Rz. 16
Unternehmen stehen als Akteure in der Gesellschaft unter kontinuierlicher Beobachtung mit steigenden Anforderungen an die Berichterstattung. I. R. d. Nachhaltigkeitsmanagements spielt der Dialog mit Stakeholdern eine wichtige Rolle (siehe auch § 10B). Die Berichterstattung ist zugleich Quelle von Aktionen als auch Objekt der Begutachtung und Kritik. Die Interaktion mit Stakeholdern (§ 7 Rz 11, 31 ff.) gestaltet sich vielfältig, sowohl was die Stakeholder selbst angeht als auch die große Vielfalt an Aktionen, Taktiken und, damit eng verzahnt, Zielen und Interessen betreffend.

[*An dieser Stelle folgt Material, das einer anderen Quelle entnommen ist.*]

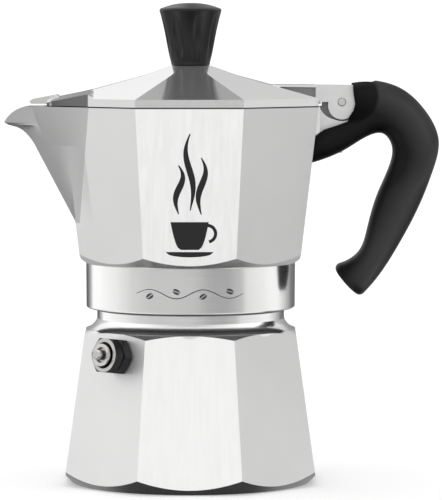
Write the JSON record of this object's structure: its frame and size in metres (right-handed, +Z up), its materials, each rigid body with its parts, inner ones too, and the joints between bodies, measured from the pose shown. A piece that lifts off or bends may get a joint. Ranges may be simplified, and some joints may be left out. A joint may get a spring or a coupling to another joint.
{
  "type": "moka pot",
  "caption": "Stove-top coffee maker with an octagonal boiler, threaded round collar, flared spouted jug, hinged lid and black handle and knob.",
  "frame": {"origin": "on the pot's axis, at the flat underside of the boiler", "axes": "+Z up along the axis, +X toward the handle, -X toward the spout, the safety valve is on the -X -Y side"},
  "size_m": [0.1496, 0.0874, 0.1651],
  "materials": {
    "cast_aluminium": "polished cast and turned aluminium",
    "sheet_aluminium": "satin pressed sheet",
    "black_phenolic": "satin black heat-resistant phenolic",
    "gasket_rubber": "off-white moulded rubber",
    "seal_rubber": "black rubber",
    "steel": "plain steel",
    "plated_brass": "nickel-plated brass, turned",
    "brass": "plain brass"
  },
  "bodies": {
    "boiler": {"boiler": "cast_aluminium", "valve_washer": "seal_rubber", "valve_body": "plated_brass", "valve_retainer": "steel", "valve_spring": "steel"},
    "relief_pin": {"valve_pin": "steel", "valve_seal": "seal_rubber"},
    "funnel": {"funnel": "sheet_aluminium", "funnel_sieve": "sheet_aluminium"},
    "gasket": {"gasket": "gasket_rubber"},
    "filter_plate": {"filter_plate": "sheet_aluminium"},
    "collector": {"collector": "cast_aluminium", "handle": "black_phenolic", "handle_screw": "steel", "hinge_pin": "steel"},
    "lid": {"lid": "cast_aluminium", "knob": "black_phenolic", "knob_insert": "brass", "knob_washer": "steel", "knob_screw": "steel"}
  },
  "joints": [
    {"name": "valve_release", "type": "slide", "parent": "boiler", "child": "relief_pin", "axis": [-0.7006, -0.7006, 0.1352], "range_m": [0, 0.0015], "stiffness_N_per_m": 1500, "springref_m": -0.0005, "deforming": ["valve_spring"]},
    {"name": "funnel_lift", "type": "slide", "parent": "boiler", "child": "funnel", "axis": [0, 0, 1], "range_m": [0, 0.09]},
    {"name": "collector_lift_off", "type": "slide", "parent": "funnel", "child": "gasket", "axis": [0, 0, 1], "range_m": [0, 0.07]},
    {"name": "thread_raise", "type": "slide", "parent": "gasket", "child": "filter_plate", "axis": [0, 0, 1], "range_m": [0, 0.006]},
    {"name": "collector_unscrew", "type": "hinge", "parent": "filter_plate", "child": "collector", "pos_m": [0, 0, 0.065], "axis": [0, 0, 1], "range_deg": [0, 540]},
    {"name": "lid_hinge", "type": "hinge", "parent": "collector", "child": "lid", "pos_m": [0.052, 0, 0.1311], "axis": [0, 1, 0], "range_deg": [0, 100]}
  ],
  "couplings": [
    {"joint": "thread_raise", "follows": "collector_unscrew", "m_per_rad": 0.00063662}
  ]
}
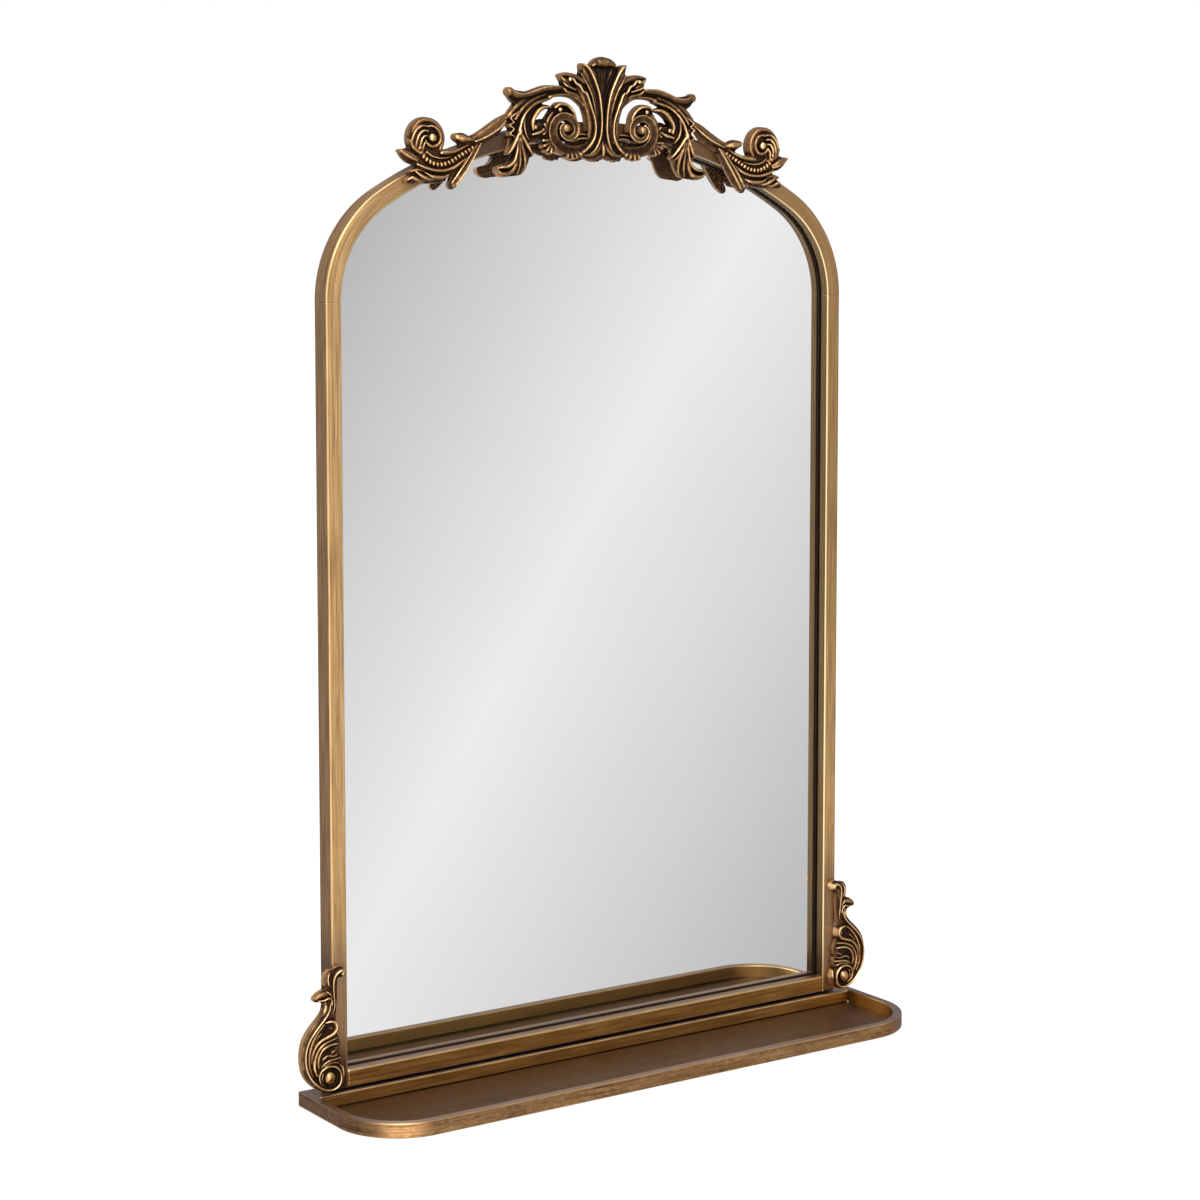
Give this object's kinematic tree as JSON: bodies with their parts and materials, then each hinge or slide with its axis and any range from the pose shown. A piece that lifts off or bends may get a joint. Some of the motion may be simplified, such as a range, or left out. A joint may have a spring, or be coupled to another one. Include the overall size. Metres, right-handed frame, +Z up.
{
  "type": "pier mirror with shelf",
  "caption": "Arched wall mirror in an antiqued bronze tube frame, with a gilt scroll crest, side ornaments and a narrow tray shelf at its foot.",
  "frame": {"origin": "on the wall, midway across the mirror, at the height of the shelf's underside: the lower edge of the rubber strip that bears on the wall", "axes": "+X to the right seen from the front, +Z up, +Y into the wall, so the glass faces -Y"},
  "size_m": [0.6322, 0.1394, 0.9189],
  "materials": {
    "antiqued_bronze": "antiqued bronze leaf finish, finely streaked along each member, worn bright at the edges",
    "dark_bronze": "dark antiqued bronze, satin",
    "antiqued_gold": "gilt high points over near-black brown recesses",
    "silvered_glass": "polished float glass, silvered on its back",
    "foam_tape": "matt",
    "fibreboard": "bare board, matt",
    "zinc_steel": "zinc plated",
    "black_rubber": "matt"
  },
  "bodies": {
    "frame": {"left_stile": "antiqued_bronze", "right_stile": "antiqued_bronze", "arch_rail": "antiqued_bronze", "bottom_rail": "antiqued_bronze", "mirror_glass": "silvered_glass", "bonding_tape": "foam_tape", "backing_board": "fibreboard", "board_lugs": "antiqued_bronze", "board_screws": "zinc_steel", "shelf_back_bar": "antiqued_bronze", "shelf_rim": "antiqued_bronze", "shelf_floor": "dark_bronze", "shelf_spacers": "zinc_steel", "shelf_screws": "zinc_steel", "rivet_nuts": "zinc_steel", "crest_cartouche": "antiqued_gold", "crest_left_arm": "antiqued_gold", "crest_right_arm": "antiqued_gold", "crest_screws": "zinc_steel", "left_side_ornament": "antiqued_gold", "right_side_ornament": "antiqued_gold", "ornament_screws": "zinc_steel", "left_hanger_strap": "zinc_steel", "right_hanger_strap": "zinc_steel", "hanger_screws": "zinc_steel", "stile_pads": "black_rubber", "bar_bumper": "black_rubber"},
    "left_ring": {"left_hanger_ring": "zinc_steel"},
    "right_ring": {"right_hanger_ring": "zinc_steel"}
  },
  "joints": [
    {"name": "left_ring_swing", "type": "hinge", "parent": "frame", "child": "left_ring", "pos_m": [-0.27225, -0.0027, 0.64], "axis": [1, 0, 0], "range_deg": [0, 180]},
    {"name": "right_ring_swing", "type": "hinge", "parent": "frame", "child": "right_ring", "pos_m": [0.27225, -0.0027, 0.64], "axis": [1, 0, 0], "range_deg": [0, 180]}
  ]
}
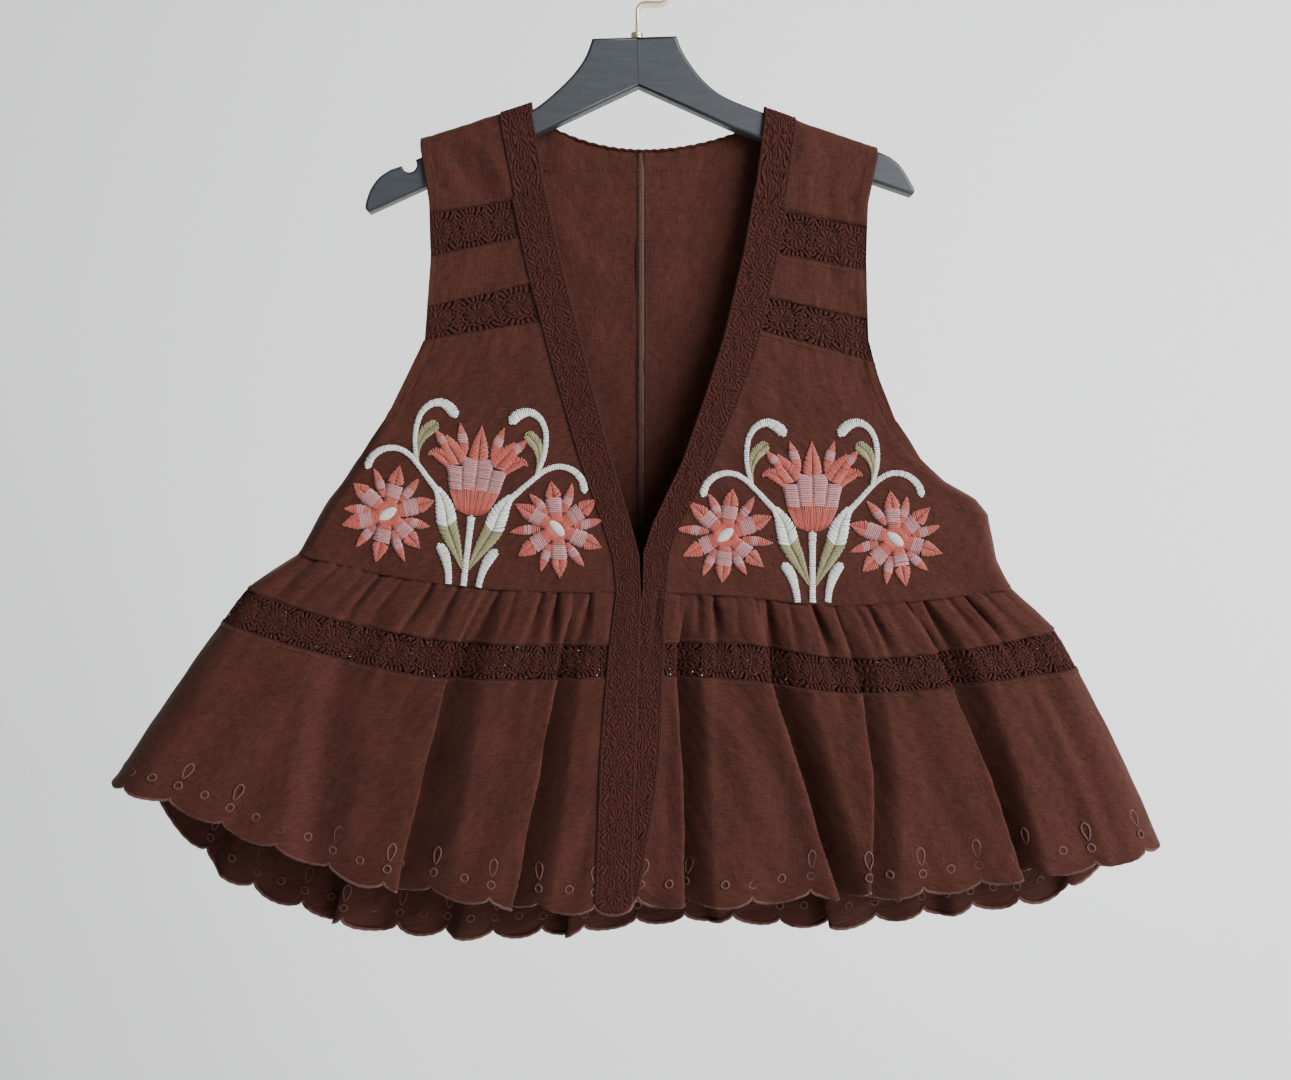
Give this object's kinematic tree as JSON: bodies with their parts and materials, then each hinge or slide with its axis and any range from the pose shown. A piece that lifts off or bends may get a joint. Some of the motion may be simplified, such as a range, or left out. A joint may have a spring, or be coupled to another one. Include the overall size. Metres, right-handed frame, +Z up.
{
  "type": "embroidered sleeveless peplum top on a wooden hanger",
  "caption": "Open-front sleeveless top with lace insertions, embroidered flower sprays and a gathered, scalloped peplum, hung on a flat wooden hanger.",
  "frame": {"origin": "inner top of the hanger hook's bend, where it rests on a rail", "axes": "+Z up, +Y from the front of the top to its back, +X to the right of someone who looks at the front"},
  "size_m": [0.8309, 0.1002, 0.8073],
  "materials": {
    "cotton": "dark brown washed cotton, matt",
    "lace": "dark brown cotton eyelet lace",
    "coral_thread": "coral satin-stitch thread with a soft sheen",
    "white_thread": "off-white satin-stitch thread",
    "olive_thread": "olive satin-stitch thread",
    "board_paint": "charcoal painted wood, satin",
    "brass": "pale polished brass"
  },
  "bodies": {
    "root": {"back_left": "cotton", "back_right": "cotton", "band_back_neck": "lace", "band_left": "lace", "band_right": "lace", "curl_inner_left": "white_thread", "curl_inner_right": "white_thread", "curl_outer_left": "white_thread", "curl_outer_right": "white_thread", "daisy_inner_left": "coral_thread", "daisy_inner_right": "coral_thread", "daisy_outer_left": "coral_thread", "daisy_outer_right": "coral_thread", "foot_inner_left": "white_thread", "foot_inner_right": "white_thread", "foot_outer_left": "white_thread", "foot_outer_right": "white_thread", "front_left": "cotton", "front_right": "cotton", "hanger_board_left": "board_paint", "hanger_board_right": "board_paint", "hanger_ferrule": "brass", "hanger_hook": "brass", "leaf_inner_left": "olive_thread", "leaf_inner_right": "olive_thread", "leaf_outer_left": "olive_thread", "leaf_outer_right": "olive_thread", "peplum_lace_back": "lace", "peplum_lace_front_left": "lace", "peplum_lace_front_right": "lace", "shoulder_left": "cotton", "shoulder_right": "cotton", "skirt_back": "cotton", "skirt_front_left": "cotton", "skirt_front_right": "cotton", "stem_inner_left": "white_thread", "stem_inner_right": "white_thread", "stem_middle_left": "white_thread", "stem_middle_right": "white_thread", "stem_outer_left": "white_thread", "stem_outer_right": "white_thread", "tier_back": "cotton", "tier_front_left": "cotton", "tier_front_right": "cotton", "tulip_left": "coral_thread", "tulip_right": "coral_thread", "yoke_lace_lower_left": "lace", "yoke_lace_lower_right": "lace", "yoke_lace_upper_left": "lace", "yoke_lace_upper_right": "lace", "yoke_strip_left": "cotton", "yoke_strip_right": "cotton"}
  },
  "joints": []
}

Zudem ist zu unterscheiden zwischen eher kooperativer Interaktion und betont kritischer bis ablehnender Aktion.
Rz. 17
Stakeholder sind zusätzlich untereinander höchst unterschiedlich und divers, sowohl auf Gruppenebene also auch individuell. Es können daraus Dynamiken entstehen zwischen einzelnen Akteuren, die sich entweder für eine Sache verbünden oder kontroverse Positionen einnehmen. Der Dialog mit Stakeholdern steht im Wechselspiel zur Gesetzgebung, denn teilw. regelt die Gesetzgebung den Stakeholder-Dialog, teilw. geht er der Regulierung voraus, findet begleitend statt oder fordert eine spezifische Regulierung ein.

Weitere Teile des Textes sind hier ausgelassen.